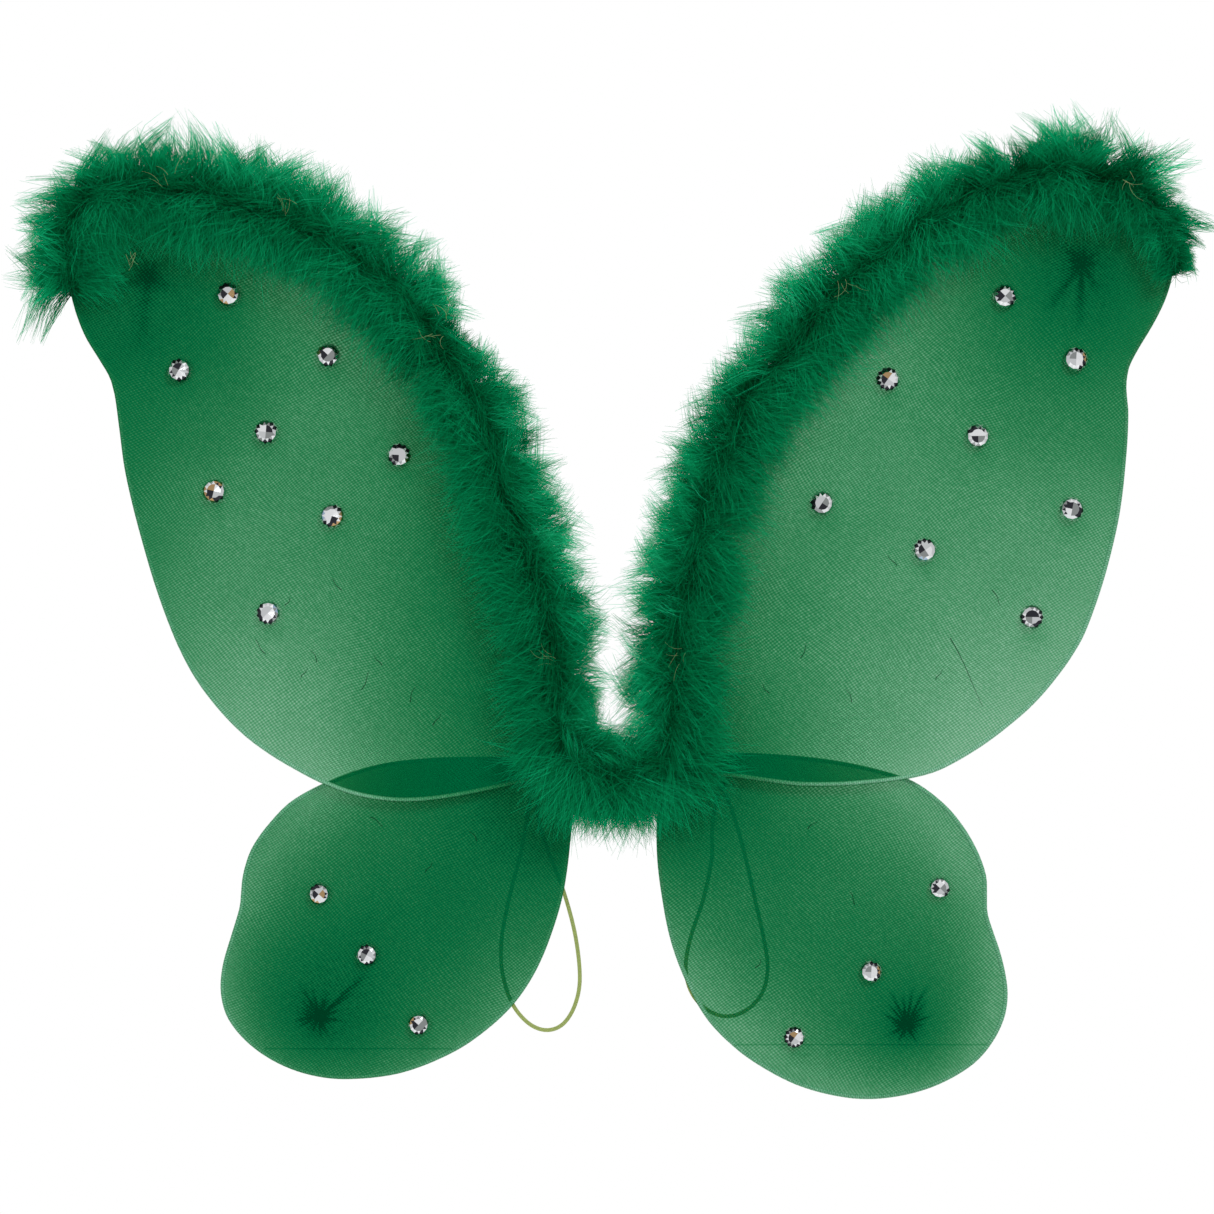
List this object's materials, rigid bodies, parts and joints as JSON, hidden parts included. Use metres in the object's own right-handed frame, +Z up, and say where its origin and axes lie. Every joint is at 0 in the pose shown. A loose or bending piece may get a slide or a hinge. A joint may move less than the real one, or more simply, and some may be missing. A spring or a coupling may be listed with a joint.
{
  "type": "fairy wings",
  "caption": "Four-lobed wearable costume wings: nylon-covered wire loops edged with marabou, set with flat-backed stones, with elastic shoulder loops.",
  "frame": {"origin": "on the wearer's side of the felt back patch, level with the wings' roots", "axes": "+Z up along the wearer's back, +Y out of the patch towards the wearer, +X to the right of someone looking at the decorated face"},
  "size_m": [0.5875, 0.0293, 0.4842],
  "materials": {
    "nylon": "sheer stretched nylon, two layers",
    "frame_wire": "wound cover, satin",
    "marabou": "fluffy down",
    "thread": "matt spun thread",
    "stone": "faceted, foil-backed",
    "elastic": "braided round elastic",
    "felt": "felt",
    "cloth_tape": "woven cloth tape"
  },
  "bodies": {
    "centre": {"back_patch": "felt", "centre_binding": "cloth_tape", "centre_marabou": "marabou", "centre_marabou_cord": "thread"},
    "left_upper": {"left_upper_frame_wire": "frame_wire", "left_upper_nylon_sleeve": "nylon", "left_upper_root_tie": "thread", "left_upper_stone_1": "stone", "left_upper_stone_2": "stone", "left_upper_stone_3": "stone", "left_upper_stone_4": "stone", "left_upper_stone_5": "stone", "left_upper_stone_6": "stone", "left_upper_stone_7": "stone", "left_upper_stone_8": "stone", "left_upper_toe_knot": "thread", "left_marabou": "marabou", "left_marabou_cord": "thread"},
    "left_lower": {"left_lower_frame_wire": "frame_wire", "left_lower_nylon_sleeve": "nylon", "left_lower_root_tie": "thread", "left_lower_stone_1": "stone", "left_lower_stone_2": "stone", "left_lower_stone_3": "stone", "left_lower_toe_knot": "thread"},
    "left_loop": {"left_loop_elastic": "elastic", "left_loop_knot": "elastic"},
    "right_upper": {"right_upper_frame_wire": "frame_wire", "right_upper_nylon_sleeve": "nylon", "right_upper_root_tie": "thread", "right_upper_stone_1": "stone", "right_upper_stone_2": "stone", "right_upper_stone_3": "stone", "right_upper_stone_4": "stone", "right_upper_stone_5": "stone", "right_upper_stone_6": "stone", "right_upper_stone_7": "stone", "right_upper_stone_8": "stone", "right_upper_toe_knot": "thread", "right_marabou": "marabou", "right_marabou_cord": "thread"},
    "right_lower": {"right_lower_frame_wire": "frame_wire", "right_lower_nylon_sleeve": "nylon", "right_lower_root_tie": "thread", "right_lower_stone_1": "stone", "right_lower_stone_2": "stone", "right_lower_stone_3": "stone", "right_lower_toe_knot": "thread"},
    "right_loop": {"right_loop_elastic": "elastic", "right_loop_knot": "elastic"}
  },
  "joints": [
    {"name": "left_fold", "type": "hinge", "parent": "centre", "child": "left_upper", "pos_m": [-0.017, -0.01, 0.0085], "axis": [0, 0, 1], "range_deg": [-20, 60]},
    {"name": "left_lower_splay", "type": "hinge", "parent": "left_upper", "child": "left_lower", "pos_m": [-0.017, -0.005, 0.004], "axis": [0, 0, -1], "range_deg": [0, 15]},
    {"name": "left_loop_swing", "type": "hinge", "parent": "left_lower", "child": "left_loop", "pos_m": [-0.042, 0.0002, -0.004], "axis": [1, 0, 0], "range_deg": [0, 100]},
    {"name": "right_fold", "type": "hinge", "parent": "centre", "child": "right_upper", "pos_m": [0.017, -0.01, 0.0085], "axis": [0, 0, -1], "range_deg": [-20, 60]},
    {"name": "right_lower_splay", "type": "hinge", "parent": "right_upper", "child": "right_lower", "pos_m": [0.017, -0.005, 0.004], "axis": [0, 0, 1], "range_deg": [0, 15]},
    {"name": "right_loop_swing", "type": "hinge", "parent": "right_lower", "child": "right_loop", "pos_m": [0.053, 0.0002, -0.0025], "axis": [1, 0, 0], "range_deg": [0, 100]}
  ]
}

++++++++++

● **SHORT PROBLEM**: What is the number of lines in the data that hold the word "hinge"? Reply with that number and nothing else.

● **EXPECTED OUTPUT**: 7